UK homeowners believe the Brexit vote sent their house prices falling in July
07-24-2016
Knight Frank's House Price Sentiment Index turns negative for first time since 2013 after EU referendum
Shane Croucher
Many homeowners believe that after the vote for Brexit house prices are falling(Reuters)
Households in the UK believe the value of their home dropped in July in the aftermath of the EU referendum as the prospect of Brexit weighs on consumer confidence. The 23 June vote, in which Britain chose to leave the EU, sparked political and economic uncertainty.
The House Price Sentiment Index, compiled by the research firm IHS Markit on behalf of Knight Frank, a property firm, slumped to 48.3 in July from June's 59.7. The index is based on household expectations that the price of their home increased in the month they are surveyed. Any reading below the neutral 50 figure suggests more believe prices fell than rose.
"The surge in economic uncertainty after the EU referendum weighed heavily on UK house price sentiment during July," said Tim Moore, senior economist at IHS Markit. "The current prices index signalled the greatest month-to-month loss of momentum for at least seven-and-a-half years. Despite a sizeable fall since June, the latest reading signalled that house price sentiment was at a level last seen in early 2013 and only marginally downbeat overall."

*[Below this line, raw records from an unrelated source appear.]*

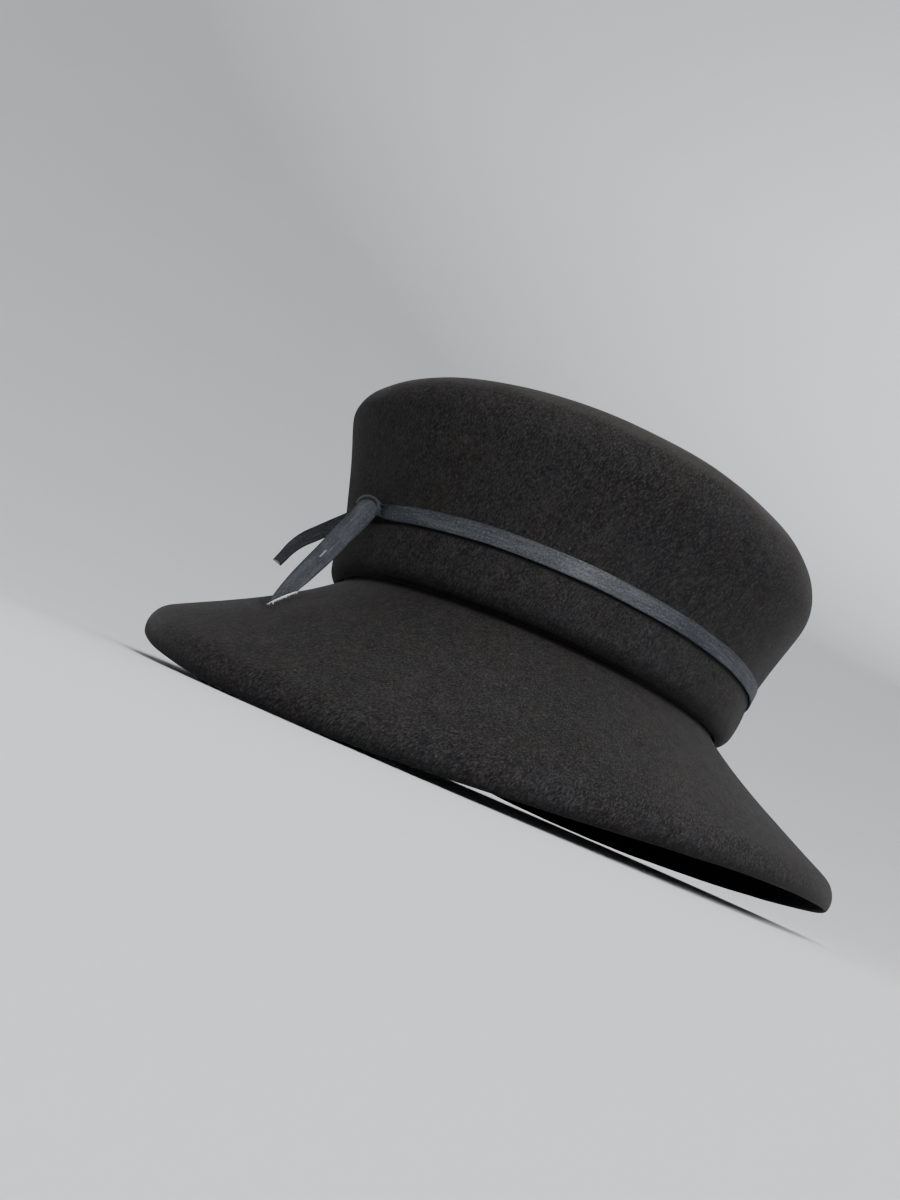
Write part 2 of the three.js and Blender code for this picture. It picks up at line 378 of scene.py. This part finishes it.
def brushed_strokes(felt, upright, distance):
    """A maker of brushed strokes by their fineness, detail and distortion. They run round the hat from
    the front and from the back, so the seam of each is hidden under the other."""
    x, y, z = felt.parts(upright)
    rise = z - distance * NAP_FALL

    def brushed(angle):
        """Coordinates along and across the nap, laid round the hat from this angle."""
        around = angle * NAP_RADIUS
        along = around * math.sin(NAP_LEAN) + rise * math.cos(NAP_LEAN)
        across = around * math.cos(NAP_LEAN) - rise * math.sin(NAP_LEAN)
        return felt.vector(along * NAP_ALONG, across, distance * NAP_DEEP)

    nap_front = brushed(felt.direction(x, -y))
    nap_back = brushed(felt.direction(-x, y))
    nap_tip = felt.node(
        "ShaderNodeMapping",
        {"vector_type": "POINT"},
        {"Vector": upright, "Rotation": (0.0, 0.0, TIP_TURN), "Scale": TIP_SCALE},
    )
    front_half = felt.between(y, 0.012, -0.012)
    tip = felt.between(distance, 0.072, 0.055) * felt.between(z, 0.060, 0.068)

    def strokes(fineness, detail, distortion):
        front, back, top = (
            felt.noise(nap, fineness, detail, 0.62, distortion) for nap in (nap_front, nap_back, nap_tip)
        )
        side = front * front_half + back * (1 - front_half)
        return top * tip + side * (1 - tip)

    return strokes


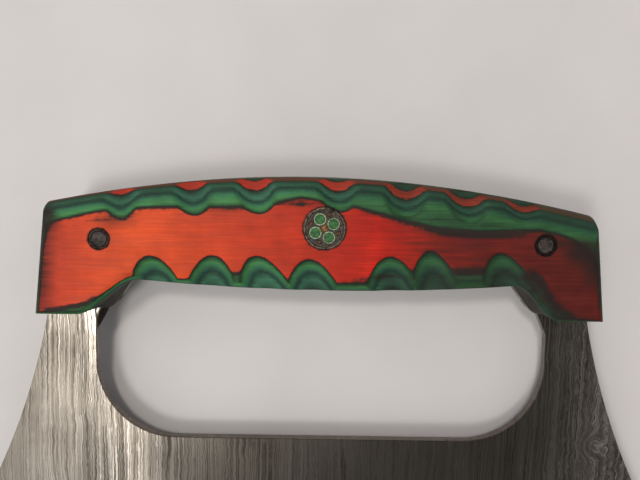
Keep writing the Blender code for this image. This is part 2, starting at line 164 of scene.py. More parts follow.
def face_underside(place):
    """The lower edge at the front of the scale."""
    left = LEFT_COVE_START - LEFT_FACE_LEAD
    right = RIGHT_COVE_START + RIGHT_FACE_SETBACK
    return lower_edge(place, left, LEFT_FACE_RUN, right, RIGHT_FACE_RUN)


print("belly y:", BELLY_Y, "foot y:", round(FOOT_Y, 2))
print("coves start at", round(-LEFT_COVE_START, 2), "and", round(RIGHT_COVE_START, 2))

# %% [markdown]
# ## The carved face of a scale
#
# A scale starts as a flat laminated slab. Its top edge is crowned by an ellipse that gets
# deeper to the right, its lower edge is softly broken, and its ends are rounded. A round
# rasp is then run out over the edge at a tilt, seven times along the crest and seven times
# along the belly. Each cut is a tilted cylinder, and the surface is the deepest of all cuts.
# A small blend where two cuts meet stands for the sanding that follows.

# %% Crown, lower arris and rounded ends
GLUE_FACE = 1.45
SCALE_THICKNESS = FRONT_FACE - GLUE_FACE
CROWN_REACH = 7.84
LEFT_CROWN_SHARE = 0.358
RIGHT_CROWN_SHARE = 0.562
BELLY_ARRIS_REACH = 2.6
BELLY_ARRIS_DROP = 2.3
FOOT_ARRIS = 1.2
END_RADIUS = 2.0
SLOPE_STEP = 0.01


def elliptic_drop(distance, reach, drop):
    """Depth of an elliptical edge: drop * (1 - sqrt(1 - (1 - distance / reach)^2))."""
    inward = np.clip(1 - distance / reach, 0, 1)
    return drop * (1 - np.sqrt(1 - inward ** 2))


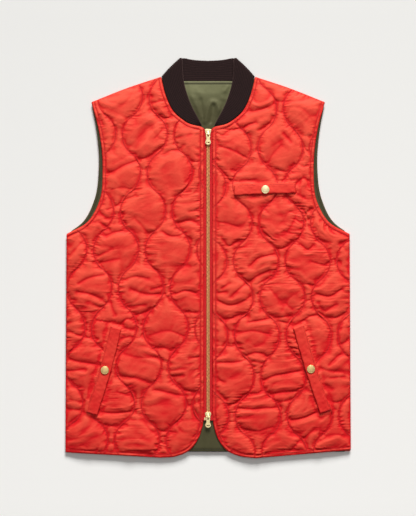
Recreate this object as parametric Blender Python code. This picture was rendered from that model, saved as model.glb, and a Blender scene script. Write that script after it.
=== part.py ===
"""A quilted puffer vest, zipped up and lying flat on its back.

X runs towards the wearer's left, Y towards the collar and Z up from the surface under the vest.
The origin is on that surface, in the middle of the vest's box. Every size is in millimetres and
turns into metres where a mesh is made. Right and left are the wearer's. The right half, at -X, is
drawn, and the left half is its mirror image.
"""

import math

import bmesh
import bpy
import numpy as np

MM = 0.001
GAP = 0.3  # left between pieces that meet

# ---- Outline, right half ----
HALF_WIDTH = 263.6  # at the hem, which makes the vest 527 across
CHEST_HALF = 261.5
TOP_Y = 369.0  # the collar's upper corners
NECK_POINT = (-86.5, 335.6)  # where shoulder, neckline and collar meet
SHOULDER_TIP = (-215.9, 288.4)
SHOULDER_BOW = 2.0  # how far the shoulder rounds above a straight line
UNDERARM_Y = 45.0
FRONT_ARMHOLE = [(-222.7, 67.3), (-201.0, 105.0), (-194.8, 165.0), (-203.7, 245.0)]
BACK_ARMHOLE = [(-231.4, 67.3), (-210.0, 109.0), (-201.8, 170.0), (-207.4, 245.0)]
FRONT_NECK = [(-77.9, 300.4), (-63.1, 270.8), (-46.4, 256.0)]  # between the neck point and the zip
NECK_END = (-13.1, 243.0)
FRONT_TOP_Y = 240.0  # upper end of the front edge
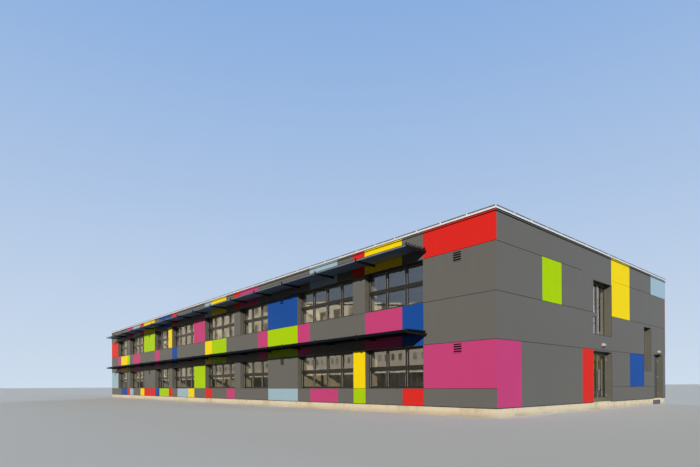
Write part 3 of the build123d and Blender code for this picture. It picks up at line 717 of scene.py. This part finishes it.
# %% Plain dark finishes
# Each row: colour, roughness, metallic, specular
PLAINS = {
    # The black of the duct plates is painted shade for the duct behind each grille.
    "duct_painted_shade": ((0.012, 0.012, 0.012), 0.8, 0.0, 0.1),
    "lamp_lens": ((0.06, 0.06, 0.06), 0.2, 0.0, 0.5),
    "gasket_black": ((0.010, 0.010, 0.010), 0.6, 0.0, 0.2),
}
PLAIN_FINISHES = {name: new_material(name, *values)[0] for name, values in PLAINS.items()}
print("plain finishes", len(PLAINS))

# %% [markdown]
# # 7. Glass
# A sheet of glass seen from outside is part window and part mirror. Alpha lets a share of the
# light through, and a high index makes the rest a mirror that is stronger at a flat angle. The
# surface is very slightly wavy, as toughened panes are, so that mirrored edges waver.

# %% Glass
GLASS_COLOR = (0.004, 0.006, 0.008)
GLASS_INDEX = 4.0
GLASS_ROUGHNESS = 0.02
WAVE_STRENGTH, WAVE_DEPTH, WAVE_SCALE = 0.07, 0.01, 1.6
# Each row: alpha, CAD nodes
GLASS_KINDS = {
    "clear_glass": (0.31, ["front_window_glass", "end_window_glass",
                           "main_door_left_glass", "main_door_right_glass"]),
    "dark_glass": (0.92, ["back_window_glass"]),
}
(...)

Some economists expect the UK to fall into recession as a result of the vote for Brexit, with businesses delaying or withdrawing investment. Once the government invokes Article 50 of the Lisbon Treaty, the formal exit process from the EU has a two-year time limit. But the government has suggested it will wait until it feels it is fully prepared to handle Brexit negotiations before triggering Article 50. Exactly what Brexit entails remains unclear.
House price data for the period after the referendum will be released later in the year. Early anecdotal reports from estate agents across the UK market suggest there has been no immediate disaster, though a few deals have fallen through and activity is expected to be more subdued, particularly in London, where prices are highest.
A Treasury analysis of Brexit released before the referendum suggested that a severe economic shock could send house prices crashing by as much as 18%. But pro-Brexit campaigners dismissed it as scaremongering by the government, whose official position was to stay in the EU.